Higher dose of S-ketamine (mg/kg) was positively correlated with the need of more urapidil (an alpha-1-antagonist) mirroring earlier findings [19].

The high number of ECTs per patient is explained by the inclusion of four patients (corresponding to 172 ECTs) receiving maintenance ECT and a significant proportion of patients with schizophrenia, who also received a higher average of ECTs per treatment period compared to patients with depression.

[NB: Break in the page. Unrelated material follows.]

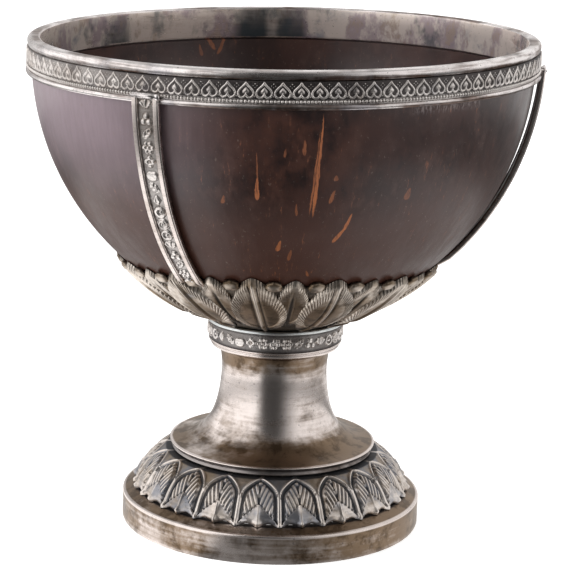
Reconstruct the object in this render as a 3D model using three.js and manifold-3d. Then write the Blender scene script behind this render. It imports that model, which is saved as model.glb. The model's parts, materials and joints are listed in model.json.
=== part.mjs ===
// A coconut-shell drinking cup in silver mounts, on a trumpet stem and a round foot.
// Millimetres, +Z up. The origin is at the centre of the face that the foot stands on.
// Azimuth 0 is the front of the cup, -Y, and grows toward +X.

import * as THREE from 'three'
import { mergeVertices } from 'three/addons/utils/BufferGeometryUtils.js'
import Module from 'manifold-3d'

const wasm = await Module()
wasm.setup()

// Clearance left where two pieces are soldered, seated or screwed together
const seam = 0.3

// Foot
const footRadius = 36.0
const footWallHeight = 6.9
const footDomeRise = 1.2
const footEdgeRound = 0.5
const footLedge = 3.2
const footShoulderReach = 1.6
const footShoulderRise = 0.8
const footSheet = 1.2
const leafRingHeight = 8.9
const leafRingSheet = 1.1
const leafRingBulge = 1.5
const leafRingSeat = 1.5
const leafRingLap = 0.4
const leafPointReach = 0.7
const footLeafCount = 20
const footLeafRelief = 0.9
const firstFootLeafAngle = -4.9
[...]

Our data are of retrospective character. Patients underwent multiple psychopharmacological therapy and changes within the ECT period. The patients’ diagnoses indicating ECT treatment (e.g. unipolar/bipolar depression, schizophrenia, catatonia), as well as pre-existing cognitive impairment, were not considered in our analysis and potentially biased our findings. Since this was a purely retrospective analysis, there was no protocol or standardized procedure on how the “clinical optimisation” process of the selection of dose and ratio of S-ketamine and propofol was exactly determined. Besides, we focused on seizure quality defined by ictal parameters without referring to its impact on clinical outcome, such as scaling of depressive symptom changes. Thus, it is not evident from this study how SQI and hypnotic agent’s doses might affect treatment response. Therefore, our results may not be generalizable to different clinical settings.

Conclusions

To conclude, a S-ketamine: propofol ratio of 1.5 in favour of S-ketamine or a ketamine (racemate): propofol ratio of three in favour of ketamine has been empirically observed. Especially patients with poor seizure quality might benefit from the lower amount of propofol compared with a standard 1:1 mixture). Higher age turned out to correlate inversely with seizure quality and positively with time spent in the recovery room.